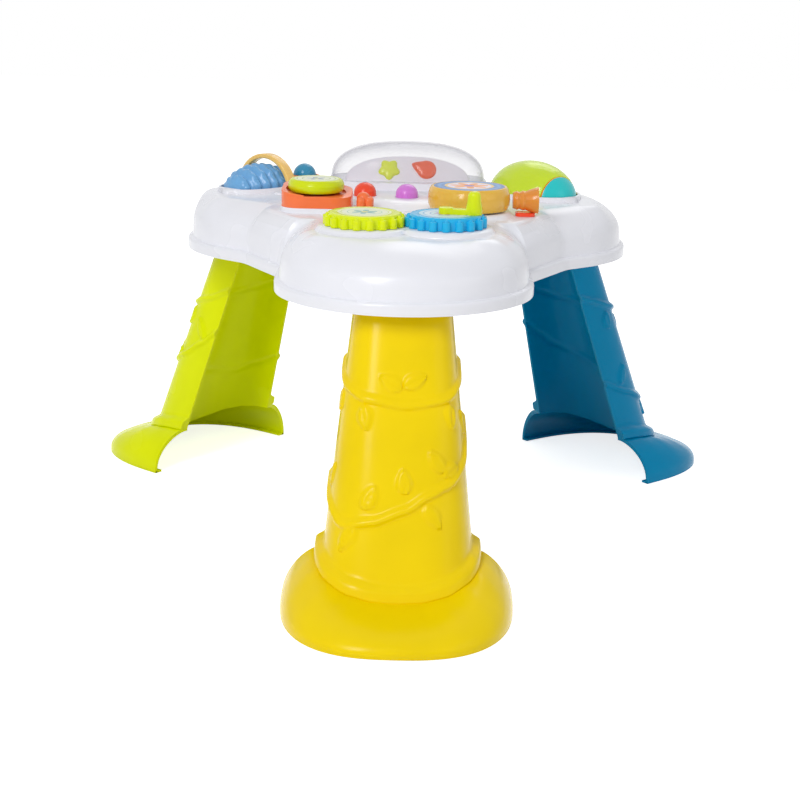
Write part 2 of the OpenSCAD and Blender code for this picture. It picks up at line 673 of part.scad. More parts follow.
module top_shell() {
    color("white")
    seat()
    top_body();
}
module deck_panel() {
    color("whitesmoke")
    difference() {
        union() {
            seat() {
                translate([0, 0, under_z]) linear_extrude(deck_t) polygon(deck_outline(seat_gap));
                for (x = [-1, 1])
                    translate([x * gear_pitch, -gear_y, 0]) {
                        translate([0, 0, deck_z - 1])
                        rotate_extrude()
                        polygon([[0, 0], [cup_r, 0], [cup_r, 1], [cup_r - 1.2, 1 + cup_h * 0.55], [cup_r - 3.5, 1 + cup_h], [0, 1 + cup_h]]);
                        translate([0, 0, boss_z]) cylinder(r = gear_shaft_r + 4, h = under_z - boss_z + 1);
                    }
                rise([drum_x, -drum_y], drum_r);
                translate([-pad_x + 1, -pad_y + 4, deck_z - 1]) rounded_slab(base_w + 2, base_d + 2, 21, rise_h + 1);
                rise([-knob_x, -knob_y], 13);
                rise([0, button_y], 61);
                for (x = [-1, 1]) {
                    rise([x * (dome_w - dome_d), dome_y], dome_d);
                    translate([x * (dome_w - dome_d), dome_y, deck_z - 1]) cylinder(r = dome_d + 2, h = step_h);
                }
                translate([dome_d - dome_w, dome_y - dome_d - 2, deck_z - 1])
                cube([2 * (dome_w - dome_d), 2 * dome_d + 4, step_h]);
                rise(ball_centre, ball_r + 7);
                for (p = [drum_pos, pad_pos])
                    translate([p[0], p[1], guide_low]) cylinder(r = stem_r + 3, h = under_z - guide_low + 1);
                for (p = screw_pts)
                    translate([p[0], p[1], cover_top]) cylinder(r = post_r, h = under_z - cover_top + 1);
                for (p = board_pts)
                    translate([p[0], p[1], board_top]) cylinder(r = 3.5, h = under_z - board_top + 1);
                translate([ball_centre[0], ball_centre[1], guide_low]) cylinder(r = pin_r + 3, h = under_z - guide_low + 1);
                translate(concat(on_lobe(180 - lobe_az, lobe_c + 11, -25), deck_z - 1)) cylinder(r = 7, h = 2.5);
            }
            below(lip_z) on_right() egg_well_outer();
            below(lip_z) on_left() rib_well_outer();
        }
        seat() {
            for (x = [-1, 1])
                translate([x * gear_pitch, -gear_y, boss_z - 1]) cylinder(r = gear_shaft_r + run_gap, h = 40);
            for (p = [drum_pos, pad_pos])
                translate([p[0], p[1], guide_low - 1]) cylinder(r = stem_r + run_gap, h = 60);
            translate([ball_centre[0], ball_centre[1], guide_low - 1]) cylinder(r = pin_r + run_gap, h = 40);
            for (p = button_pos)
                translate([p[0], p[1], under_z - 1]) cylinder(r = button_hole, h = 30);
            for (p = screw_pts)
                translate([p[0], p[1], cover_top - 1]) cylinder(r = screw_r, h = 13);
        }
        on_right() egg_well_inner();
        on_left() rib_well_inner();
    }
}
step_h = rise_h + dome_rise + 1;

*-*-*

▶ _What this task involves_
Recopy all the lines exactly as they appear.

▶ _Task result_
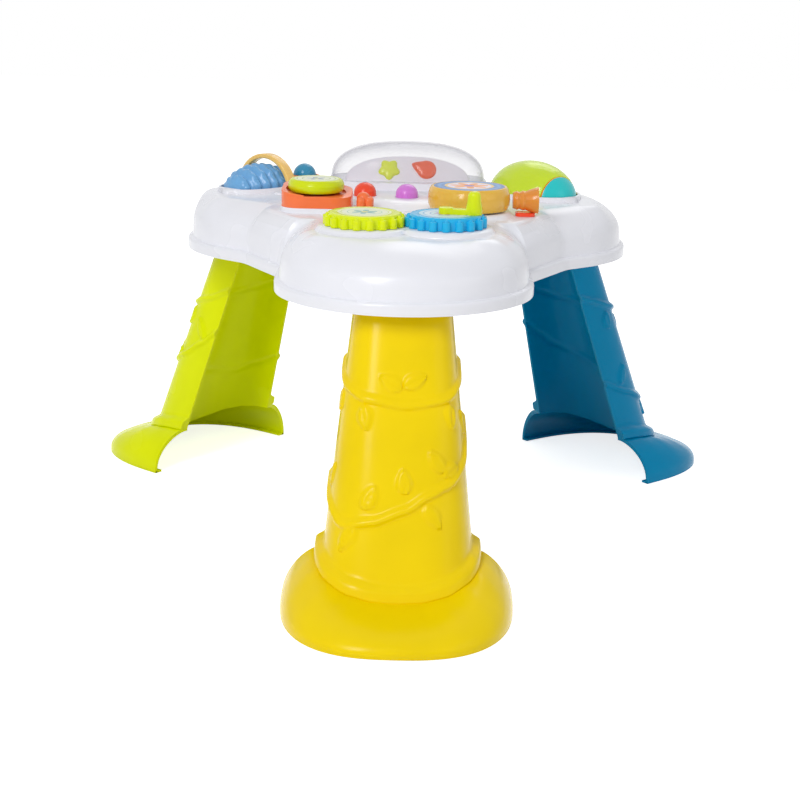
Write part 2 of the OpenSCAD and Blender code for this picture. It picks up at line 673 of part.scad. More parts follow.
module top_shell() {
    color("white")
    seat()
    top_body();
}
module deck_panel() {
    color("whitesmoke")
    difference() {
        union() {
            seat() {
                translate([0, 0, under_z]) linear_extrude(deck_t) polygon(deck_outline(seat_gap));
                for (x = [-1, 1])
                    translate([x * gear_pitch, -gear_y, 0]) {
                        translate([0, 0, deck_z - 1])
                        rotate_extrude()
                        polygon([[0, 0], [cup_r, 0], [cup_r, 1], [cup_r - 1.2, 1 + cup_h * 0.55], [cup_r - 3.5, 1 + cup_h], [0, 1 + cup_h]]);
                        translate([0, 0, boss_z]) cylinder(r = gear_shaft_r + 4, h = under_z - boss_z + 1);
                    }
                rise([drum_x, -drum_y], drum_r);
                translate([-pad_x + 1, -pad_y + 4, deck_z - 1]) rounded_slab(base_w + 2, base_d + 2, 21, rise_h + 1);
                rise([-knob_x, -knob_y], 13);
                rise([0, button_y], 61);
                for (x = [-1, 1]) {
                    rise([x * (dome_w - dome_d), dome_y], dome_d);
                    translate([x * (dome_w - dome_d), dome_y, deck_z - 1]) cylinder(r = dome_d + 2, h = step_h);
                }
                translate([dome_d - dome_w, dome_y - dome_d - 2, deck_z - 1])
                cube([2 * (dome_w - dome_d), 2 * dome_d + 4, step_h]);
                rise(ball_centre, ball_r + 7);
                for (p = [drum_pos, pad_pos])
                    translate([p[0], p[1], guide_low]) cylinder(r = stem_r + 3, h = under_z - guide_low + 1);
                for (p = screw_pts)
                    translate([p[0], p[1], cover_top]) cylinder(r = post_r, h = under_z - cover_top + 1);
                for (p = board_pts)
                    translate([p[0], p[1], board_top]) cylinder(r = 3.5, h = under_z - board_top + 1);
                translate([ball_centre[0], ball_centre[1], guide_low]) cylinder(r = pin_r + 3, h = under_z - guide_low + 1);
                translate(concat(on_lobe(180 - lobe_az, lobe_c + 11, -25), deck_z - 1)) cylinder(r = 7, h = 2.5);
            }
            below(lip_z) on_right() egg_well_outer();
            below(lip_z) on_left() rib_well_outer();
        }
        seat() {
            for (x = [-1, 1])
                translate([x * gear_pitch, -gear_y, boss_z - 1]) cylinder(r = gear_shaft_r + run_gap, h = 40);
            for (p = [drum_pos, pad_pos])
                translate([p[0], p[1], guide_low - 1]) cylinder(r = stem_r + run_gap, h = 60);
            translate([ball_centre[0], ball_centre[1], guide_low - 1]) cylinder(r = pin_r + run_gap, h = 40);
            for (p = button_pos)
                translate([p[0], p[1], under_z - 1]) cylinder(r = button_hole, h = 30);
            for (p = screw_pts)
                translate([p[0], p[1], cover_top - 1]) cylinder(r = screw_r, h = 13);
        }
        on_right() egg_well_inner();
        on_left() rib_well_inner();
    }
}
step_h = rise_h + dome_rise + 1;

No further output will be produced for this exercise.